Shipping bottlenecks loom as well. The U.S. Gulf can load only about 90 cargoes per month through the expanded Panama Canal; any surge in Qatari diversions will strain the queue. Newbuild tanker orders hit a record 68 vessels in 2025, yet delivery stretches into 2027-28, meaning freight rates could spike above $200,000 per day—as they did in 2021—pushing landed prices even higher.
For Asian planners, 2028 feels like an eternity. Vietnam’s latest power-development plan assumes 3 million tons of U.S. L.N.G. will arrive in 2027; the shortfall could trim 1.5 percentage points off GDP growth, according to the Asian Development Bank. China’s Guangdong provincial grid is budgeting for blackouts of up to 4 hours per day next summer if replacements are not secured.

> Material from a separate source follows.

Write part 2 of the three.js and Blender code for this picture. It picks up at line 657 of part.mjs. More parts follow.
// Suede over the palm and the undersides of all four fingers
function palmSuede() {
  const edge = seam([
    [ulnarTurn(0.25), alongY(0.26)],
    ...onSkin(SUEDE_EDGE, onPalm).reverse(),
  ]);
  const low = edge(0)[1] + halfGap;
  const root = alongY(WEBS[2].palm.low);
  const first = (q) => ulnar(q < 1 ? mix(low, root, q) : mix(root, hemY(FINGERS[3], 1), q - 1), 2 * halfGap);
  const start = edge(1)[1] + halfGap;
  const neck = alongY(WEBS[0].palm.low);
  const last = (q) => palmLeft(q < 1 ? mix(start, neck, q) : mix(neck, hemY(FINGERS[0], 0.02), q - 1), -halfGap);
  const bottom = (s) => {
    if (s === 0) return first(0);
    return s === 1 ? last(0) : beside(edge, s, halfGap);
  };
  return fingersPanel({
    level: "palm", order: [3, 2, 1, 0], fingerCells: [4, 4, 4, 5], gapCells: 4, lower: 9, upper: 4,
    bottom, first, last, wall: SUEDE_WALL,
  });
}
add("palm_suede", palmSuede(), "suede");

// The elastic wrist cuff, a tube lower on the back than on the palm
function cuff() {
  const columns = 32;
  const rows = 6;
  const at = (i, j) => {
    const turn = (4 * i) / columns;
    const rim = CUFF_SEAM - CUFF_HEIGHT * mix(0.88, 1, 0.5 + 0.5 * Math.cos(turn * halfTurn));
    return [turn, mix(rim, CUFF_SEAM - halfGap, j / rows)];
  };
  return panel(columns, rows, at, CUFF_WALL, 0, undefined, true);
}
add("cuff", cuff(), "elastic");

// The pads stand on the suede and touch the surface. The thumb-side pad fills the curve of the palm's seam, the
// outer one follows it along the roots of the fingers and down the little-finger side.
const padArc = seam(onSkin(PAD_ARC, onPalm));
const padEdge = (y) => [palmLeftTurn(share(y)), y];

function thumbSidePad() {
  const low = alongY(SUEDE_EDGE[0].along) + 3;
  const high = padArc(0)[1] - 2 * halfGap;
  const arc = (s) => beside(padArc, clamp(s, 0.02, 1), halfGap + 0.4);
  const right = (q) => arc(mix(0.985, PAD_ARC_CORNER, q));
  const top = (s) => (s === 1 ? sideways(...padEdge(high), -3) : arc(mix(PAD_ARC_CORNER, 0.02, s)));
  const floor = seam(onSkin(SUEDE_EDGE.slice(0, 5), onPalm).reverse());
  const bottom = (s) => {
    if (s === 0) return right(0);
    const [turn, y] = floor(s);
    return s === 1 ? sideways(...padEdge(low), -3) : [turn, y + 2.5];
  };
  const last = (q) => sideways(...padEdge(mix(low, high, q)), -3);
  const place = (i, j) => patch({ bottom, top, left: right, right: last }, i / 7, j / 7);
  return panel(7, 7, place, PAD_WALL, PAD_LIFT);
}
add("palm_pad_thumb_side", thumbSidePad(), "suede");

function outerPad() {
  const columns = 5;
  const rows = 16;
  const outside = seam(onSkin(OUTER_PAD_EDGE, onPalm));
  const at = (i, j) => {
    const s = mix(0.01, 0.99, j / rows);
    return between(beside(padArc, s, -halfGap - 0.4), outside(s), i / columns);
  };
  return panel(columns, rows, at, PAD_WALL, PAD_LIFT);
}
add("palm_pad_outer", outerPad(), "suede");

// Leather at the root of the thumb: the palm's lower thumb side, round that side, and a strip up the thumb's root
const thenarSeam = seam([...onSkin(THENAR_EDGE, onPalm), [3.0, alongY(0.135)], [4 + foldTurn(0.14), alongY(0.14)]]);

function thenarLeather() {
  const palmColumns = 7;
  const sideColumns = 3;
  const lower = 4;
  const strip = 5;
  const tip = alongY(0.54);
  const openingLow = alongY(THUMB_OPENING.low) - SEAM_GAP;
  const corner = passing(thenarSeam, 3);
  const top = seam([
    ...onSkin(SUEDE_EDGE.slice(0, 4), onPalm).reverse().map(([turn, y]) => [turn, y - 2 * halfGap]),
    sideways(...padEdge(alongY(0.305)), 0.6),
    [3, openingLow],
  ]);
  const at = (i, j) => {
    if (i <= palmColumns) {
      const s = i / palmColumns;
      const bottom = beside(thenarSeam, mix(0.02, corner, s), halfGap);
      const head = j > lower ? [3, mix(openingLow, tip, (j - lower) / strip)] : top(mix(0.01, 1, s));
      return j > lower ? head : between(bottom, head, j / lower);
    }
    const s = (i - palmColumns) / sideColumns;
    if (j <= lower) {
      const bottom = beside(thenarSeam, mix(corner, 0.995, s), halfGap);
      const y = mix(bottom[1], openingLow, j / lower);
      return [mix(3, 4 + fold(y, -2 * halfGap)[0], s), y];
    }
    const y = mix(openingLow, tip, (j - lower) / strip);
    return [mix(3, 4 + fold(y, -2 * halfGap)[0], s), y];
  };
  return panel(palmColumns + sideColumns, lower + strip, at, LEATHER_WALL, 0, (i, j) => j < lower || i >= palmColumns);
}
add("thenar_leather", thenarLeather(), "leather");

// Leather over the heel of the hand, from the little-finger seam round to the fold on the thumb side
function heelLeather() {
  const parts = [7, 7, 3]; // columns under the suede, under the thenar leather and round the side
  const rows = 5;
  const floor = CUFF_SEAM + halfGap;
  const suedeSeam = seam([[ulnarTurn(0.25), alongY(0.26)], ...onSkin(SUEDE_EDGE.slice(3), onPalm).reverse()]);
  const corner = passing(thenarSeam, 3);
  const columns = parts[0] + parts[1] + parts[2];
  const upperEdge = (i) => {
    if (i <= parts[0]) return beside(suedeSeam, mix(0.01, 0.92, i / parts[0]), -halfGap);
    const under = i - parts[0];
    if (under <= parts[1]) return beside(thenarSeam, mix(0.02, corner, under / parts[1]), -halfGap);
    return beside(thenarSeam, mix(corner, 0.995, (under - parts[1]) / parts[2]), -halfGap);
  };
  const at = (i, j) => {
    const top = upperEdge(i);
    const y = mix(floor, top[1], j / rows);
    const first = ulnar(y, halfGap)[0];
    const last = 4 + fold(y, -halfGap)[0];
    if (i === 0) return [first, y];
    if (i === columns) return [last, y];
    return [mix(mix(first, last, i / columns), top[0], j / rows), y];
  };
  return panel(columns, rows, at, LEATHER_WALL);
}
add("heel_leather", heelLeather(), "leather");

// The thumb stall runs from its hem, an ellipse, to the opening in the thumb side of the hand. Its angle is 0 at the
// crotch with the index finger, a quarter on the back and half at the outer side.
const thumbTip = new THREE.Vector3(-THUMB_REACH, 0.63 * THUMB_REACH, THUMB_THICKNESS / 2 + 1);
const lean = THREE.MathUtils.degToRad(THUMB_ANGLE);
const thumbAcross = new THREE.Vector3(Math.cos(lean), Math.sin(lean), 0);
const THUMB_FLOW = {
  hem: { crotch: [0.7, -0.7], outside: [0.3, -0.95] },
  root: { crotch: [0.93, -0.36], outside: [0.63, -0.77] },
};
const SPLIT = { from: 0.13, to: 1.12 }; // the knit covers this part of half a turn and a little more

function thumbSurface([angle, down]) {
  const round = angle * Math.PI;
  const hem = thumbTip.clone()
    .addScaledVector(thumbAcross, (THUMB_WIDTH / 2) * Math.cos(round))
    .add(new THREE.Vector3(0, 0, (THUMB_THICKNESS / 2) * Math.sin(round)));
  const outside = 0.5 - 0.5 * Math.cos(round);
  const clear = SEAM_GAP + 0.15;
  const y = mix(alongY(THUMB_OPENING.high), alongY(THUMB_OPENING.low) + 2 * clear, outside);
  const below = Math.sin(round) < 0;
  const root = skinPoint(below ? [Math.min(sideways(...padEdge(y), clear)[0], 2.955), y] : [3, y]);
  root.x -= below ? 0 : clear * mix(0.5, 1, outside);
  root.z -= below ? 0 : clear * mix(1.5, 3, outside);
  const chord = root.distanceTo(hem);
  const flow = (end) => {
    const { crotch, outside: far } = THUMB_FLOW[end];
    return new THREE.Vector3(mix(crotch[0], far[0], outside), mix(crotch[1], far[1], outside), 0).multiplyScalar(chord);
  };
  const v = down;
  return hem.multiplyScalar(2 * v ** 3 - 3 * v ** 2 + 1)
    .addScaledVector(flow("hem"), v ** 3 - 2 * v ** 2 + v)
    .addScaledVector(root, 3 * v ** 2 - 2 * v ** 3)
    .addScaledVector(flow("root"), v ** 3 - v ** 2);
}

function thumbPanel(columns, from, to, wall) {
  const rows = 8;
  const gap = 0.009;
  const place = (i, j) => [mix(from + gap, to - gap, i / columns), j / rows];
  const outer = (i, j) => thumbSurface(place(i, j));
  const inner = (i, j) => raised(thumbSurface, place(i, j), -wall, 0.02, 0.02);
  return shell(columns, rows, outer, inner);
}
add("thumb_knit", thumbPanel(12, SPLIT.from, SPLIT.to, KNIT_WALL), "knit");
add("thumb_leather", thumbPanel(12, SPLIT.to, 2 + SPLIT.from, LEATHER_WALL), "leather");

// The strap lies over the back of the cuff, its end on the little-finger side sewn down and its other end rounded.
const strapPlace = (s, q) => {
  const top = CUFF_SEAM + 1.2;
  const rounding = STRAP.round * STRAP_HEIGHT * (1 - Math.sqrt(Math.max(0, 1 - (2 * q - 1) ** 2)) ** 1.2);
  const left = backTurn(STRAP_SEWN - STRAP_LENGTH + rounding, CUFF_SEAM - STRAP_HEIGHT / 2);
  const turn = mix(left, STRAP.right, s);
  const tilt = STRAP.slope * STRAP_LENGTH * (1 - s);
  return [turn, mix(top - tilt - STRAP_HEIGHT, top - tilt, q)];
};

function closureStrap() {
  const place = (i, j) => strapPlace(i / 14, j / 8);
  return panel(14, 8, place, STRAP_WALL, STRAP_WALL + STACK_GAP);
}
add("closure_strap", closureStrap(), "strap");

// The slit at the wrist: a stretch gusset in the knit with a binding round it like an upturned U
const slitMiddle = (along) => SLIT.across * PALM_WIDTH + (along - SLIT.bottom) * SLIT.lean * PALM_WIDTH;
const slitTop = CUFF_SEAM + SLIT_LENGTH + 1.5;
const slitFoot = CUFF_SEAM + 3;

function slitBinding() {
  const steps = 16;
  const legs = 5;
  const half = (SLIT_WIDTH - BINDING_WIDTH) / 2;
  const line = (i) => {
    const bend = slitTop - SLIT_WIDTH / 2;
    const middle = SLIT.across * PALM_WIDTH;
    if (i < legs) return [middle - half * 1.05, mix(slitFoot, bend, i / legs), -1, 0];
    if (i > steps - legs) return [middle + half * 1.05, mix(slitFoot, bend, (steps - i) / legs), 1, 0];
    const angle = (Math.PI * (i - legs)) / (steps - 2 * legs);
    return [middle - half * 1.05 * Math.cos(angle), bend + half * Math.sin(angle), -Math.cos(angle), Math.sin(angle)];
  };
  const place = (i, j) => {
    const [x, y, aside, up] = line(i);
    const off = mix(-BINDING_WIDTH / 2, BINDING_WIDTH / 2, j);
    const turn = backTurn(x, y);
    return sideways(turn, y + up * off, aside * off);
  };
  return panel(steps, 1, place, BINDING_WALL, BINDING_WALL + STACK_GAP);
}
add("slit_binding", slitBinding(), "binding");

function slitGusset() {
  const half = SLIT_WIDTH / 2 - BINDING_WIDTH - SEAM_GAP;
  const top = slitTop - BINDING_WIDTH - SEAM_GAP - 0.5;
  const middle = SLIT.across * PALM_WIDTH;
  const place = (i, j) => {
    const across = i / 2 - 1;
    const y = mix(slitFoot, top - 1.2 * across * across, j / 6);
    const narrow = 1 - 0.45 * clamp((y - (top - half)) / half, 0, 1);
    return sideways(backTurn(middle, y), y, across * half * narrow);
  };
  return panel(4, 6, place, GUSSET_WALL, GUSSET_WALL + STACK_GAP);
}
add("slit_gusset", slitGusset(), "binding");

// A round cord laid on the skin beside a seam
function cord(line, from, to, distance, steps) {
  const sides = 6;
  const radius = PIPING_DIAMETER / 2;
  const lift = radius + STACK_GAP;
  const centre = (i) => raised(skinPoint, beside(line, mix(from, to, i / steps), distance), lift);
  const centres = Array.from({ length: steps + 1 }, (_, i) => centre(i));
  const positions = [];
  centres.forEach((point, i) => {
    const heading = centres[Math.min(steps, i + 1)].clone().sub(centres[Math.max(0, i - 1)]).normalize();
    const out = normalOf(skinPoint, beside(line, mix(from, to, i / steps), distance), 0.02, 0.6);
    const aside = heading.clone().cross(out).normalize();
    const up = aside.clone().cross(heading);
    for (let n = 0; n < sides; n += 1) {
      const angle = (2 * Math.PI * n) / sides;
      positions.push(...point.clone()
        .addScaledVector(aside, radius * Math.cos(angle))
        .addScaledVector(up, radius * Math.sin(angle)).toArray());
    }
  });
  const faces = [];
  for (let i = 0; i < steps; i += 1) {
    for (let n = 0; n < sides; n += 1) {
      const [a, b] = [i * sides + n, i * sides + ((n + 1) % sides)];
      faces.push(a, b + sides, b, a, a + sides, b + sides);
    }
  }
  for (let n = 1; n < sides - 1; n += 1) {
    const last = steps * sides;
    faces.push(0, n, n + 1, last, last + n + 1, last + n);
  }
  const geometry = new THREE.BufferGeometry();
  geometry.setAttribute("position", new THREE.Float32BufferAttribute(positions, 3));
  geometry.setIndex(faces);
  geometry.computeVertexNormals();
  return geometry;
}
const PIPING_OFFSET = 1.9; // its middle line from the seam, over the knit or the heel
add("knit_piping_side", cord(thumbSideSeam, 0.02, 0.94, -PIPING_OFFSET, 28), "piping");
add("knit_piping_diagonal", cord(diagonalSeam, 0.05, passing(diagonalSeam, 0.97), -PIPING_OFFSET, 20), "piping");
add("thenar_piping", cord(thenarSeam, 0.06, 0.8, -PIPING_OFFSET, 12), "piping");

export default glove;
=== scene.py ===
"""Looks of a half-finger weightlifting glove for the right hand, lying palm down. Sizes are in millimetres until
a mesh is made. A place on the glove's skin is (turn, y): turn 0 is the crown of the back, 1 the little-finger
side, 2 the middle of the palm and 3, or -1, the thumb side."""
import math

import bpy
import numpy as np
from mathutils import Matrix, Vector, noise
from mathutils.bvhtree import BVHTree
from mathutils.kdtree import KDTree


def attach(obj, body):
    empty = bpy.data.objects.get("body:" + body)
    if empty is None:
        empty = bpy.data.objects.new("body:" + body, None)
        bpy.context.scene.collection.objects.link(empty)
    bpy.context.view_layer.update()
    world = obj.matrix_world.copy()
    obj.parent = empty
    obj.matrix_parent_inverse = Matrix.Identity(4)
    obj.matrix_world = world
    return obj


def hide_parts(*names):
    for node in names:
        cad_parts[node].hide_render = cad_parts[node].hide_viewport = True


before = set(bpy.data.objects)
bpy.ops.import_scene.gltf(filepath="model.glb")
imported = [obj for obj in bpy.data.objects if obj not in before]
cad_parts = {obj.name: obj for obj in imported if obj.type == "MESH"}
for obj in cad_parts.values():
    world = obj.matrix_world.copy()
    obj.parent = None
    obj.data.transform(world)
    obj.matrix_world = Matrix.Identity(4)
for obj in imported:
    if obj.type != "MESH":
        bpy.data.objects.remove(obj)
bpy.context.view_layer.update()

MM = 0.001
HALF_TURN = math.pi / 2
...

Until then, demand destruction is the only lever left. “We’re entering a new era where LNG is no longer a growth commodity—it’s a scarce strategic resource,” says Dr. Bassam Fattouh, director of the Oxford Institute for Energy Studies. “Asia’s post-2028 supply cushion will arrive, but the interim years will reshape pricing, policy and perhaps the region’s entire industrial model.”
Long-Term Fallout: Will Asia Ever Trust Gulf Gas Again?
The psychological impact of losing 28 million tons overnight may linger longer than the physical shortage. Energy-security strategists talk of a “Hormuz discount”—a permanent risk premium that Asian buyers will apply to any Middle Eastern molecule, even after shipping lanes reopen. “This event shatters the assumption that Gulf gas is the cheapest, most reliable baseload,” says Dr. Li Xiang, a gas-security fellow at the National University of Singapore.
Contract structures are already shifting. Japan’s METI is pushing utilities to cap any single-country supply source at 30 percent of portfolios, a direct reversal of the 60 percent Qatar dependence that Tokyo allowed until this year. South Korea’s new energy law, rushed through parliament last week, requires importers to hold 90 days of liquefied inventory—essentially turning storage tankers into floating stockpiles.
Portfolio diversification accelerates
Portfolio players are racing to diversify. JERA last month signed a binding 15-year deal for U.S. supply indexed to Henry Hub rather than oil, breaking a 50-year tradition of oil-linked Japanese contracts. Korea Gas Corp. is negotiating a similar deal with Mozambique’s Area 4 project, while Chinese majors CNOOC and Sinopec are exploring equity stakes in Canadian LNG projects that will not transit any chokepoints.
The cost will be steep. Analysts at Goldman Sachs estimate that Asian buyers will pay an average $1.20 per million Btu in risk premium over 2027-35, adding $9 billion annually to import bills. Yet governments appear willing to pay for resilience. “Energy security now trumps marginal cost,” says Prakash Sharma, head of Asia gas at Wood Mackenzie. “Buyers will sign 20-year deals at $9-10 delivered rather than gamble on $4 spot that might not arrive.”
Risk-sharing mechanisms are evolving as well. Singapore’s government is piloting a regional L.N.G. buffer stock, financed by a $0.30 per MWh levy on power sales, that would release volumes during supply shocks. Tokyo is studying a similar scheme that could pool Japanese, Korean and Taiwanese inventories, effectively creating a Northeast-Asian strategic reserve without breaching World Trade Organization rules on export bans.
Upstream investors sense the shift. Venture Global, Cheniere and Woodside report record inbound interest from Asian utilities seeking equity stakes, even in projects that will not start until 2030. “They want a chair when the music starts again,” says Anatol Feygin, Cheniere’s chief commercial officer.
Environmental critics warn that the scramble could delay decarbonisation. “If Asian buyers lock in 20-year gas contracts today, they’re locking in fossil assets well past 2050 net-zero targets,” says Dhruba Purkayastha, India director at the Climate Policy Initiative. Some governments are counterbalancing by inserting net-zero clauses that allow buyers to reduce offtake if national climate laws tighten.
Still, the crisis has etched a permanent lesson into Asian policy circles: Middle Eastern gas is cheap, but it is not secure. “The honeymoon is over,” says Gloystein of Eurasia Group. “Even when Hormuz reopens, buyers will treat Gulf L.N.G. as swing supply, not baseload. That changes pricing, portfolio design and ultimately the pace of the energy transition.”
Frequently Asked Questions
Q: How much Middle East L.N.G. has been removed from the market?
Roughly 28 million tons have been knocked out this year, equal to nearly all global supply growth expected for 2026, after attacks on Qatar’s export complex and the Strait of Hormuz blockade.
Q: Which Asian countries are most exposed to the shortfall?
China, Japan, India and South Korea—plus emerging buyers such as Vietnam and Thailand—import about 90 percent of the L.N.G. that the Middle East produces, leaving them acutely vulnerable.
Q: When could supply recover?
Energy analysts warn flows may not return to pre-war levels until at least 2028, when a wave of new U.S. liquefaction capacity is scheduled to come onstream.
Q: What are governments doing to cope?
Utilities are switching to fuel oil and coal, implementing demand curtailments, and accelerating talks for long-term contracts with suppliers outside the Gulf.